SBJ/May 17 - 23, 2004/Facilities

Lender lands in pricey neighborhood

Ameriquest Mortgage Co. upgraded its presence significantly in Major League Baseball by signing a 30-year, $75 million naming-rights contract for the Texas Rangers’ ballpark recently.

Ameriquest Field in Arlington is the new name of the facility formerly known as The Ballpark in Arlington. The $250 million stadium opened in 1994.

Orange, Calif.-based Ameriquest already was the official mortgage company of MLB and is the title sponsor of in-stadium and online balloting for the All-Star Game.

Jeff Cogan, chief operating officer for the Rangers, represented the team in negotiating the agreement.

The deal plays into the club’s off-season focus “on redirecting the Rangers as a younger, more competitive and profitable team,” said team owner Tom Hicks.

“The additional revenue streams add to the financial flexibility we gained when trading Alex Rodriguez [and his $250 million contract] to the New York Yankees,” he said.

Naming-rights broker Dean Bonham of Denver assumed the role of lead negotiator for Ameriquest in the last two months to complete the arrangement.

“It was a fair deal for both partners,” Bonham said.

Hicks indicated that he was satisfied to strike a deal five to six years after buying the Rangers and a decade after the building opened.

“I bought the team in 1998 and thought about naming rights at the time, but by 2000, the market dried up,” he said. “It was on the shelf until last fall.”

Hicks said the negotiations were much different than when he helped sell naming rights for American Airlines Center in Dallas. He owns half of the arena and the NHL Stars, a primary tenant.

“It was a very different process and a lot more robust than it was to name a stadium that’s 10 years old,” he said. “It was important to Ameriquest that our ballpark had never been branded. It wasn’t a rebranding.”

Last year, U.S. Cellular signed a 23-year, $68 million title sponsorship with the Chicago White Sox for 13-year-old Comiskey Park. Rangers officials pointed out that their naming deal brought in a sponsor from a sector not normally a big spender at ballparks and didn’t infringe on more traditional categories.

Ameriquest will activate its sponsorship in the next two months inside the facility with signs and a 15-foot replica of the Liberty Bell, which is part of the company’s logo.

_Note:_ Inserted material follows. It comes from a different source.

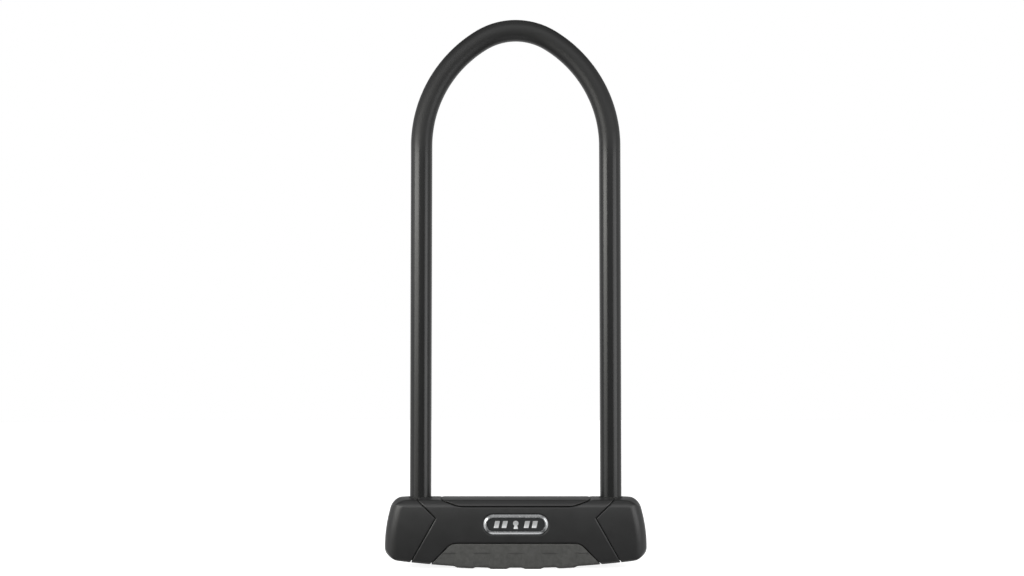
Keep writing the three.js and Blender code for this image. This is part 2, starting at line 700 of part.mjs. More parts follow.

The Rangers will remove a section of 150 seats to make room for the bell. Those seats cost $20, but Hicks said it’s usually the last area to be sold in the ballpark and won’t mean much in lost revenue.

The bell will ring every time a Rangers player hits a home run, similar to what happens when the Phillies smack a dinger at new Citizens Bank Park in Philadelphia.

Ameriquest may be involved in the Rangers’ efforts to develop the more than 200 acres surrounding the stadium, according to Hicks. “We’ve shared our plans and vision with them,” he said.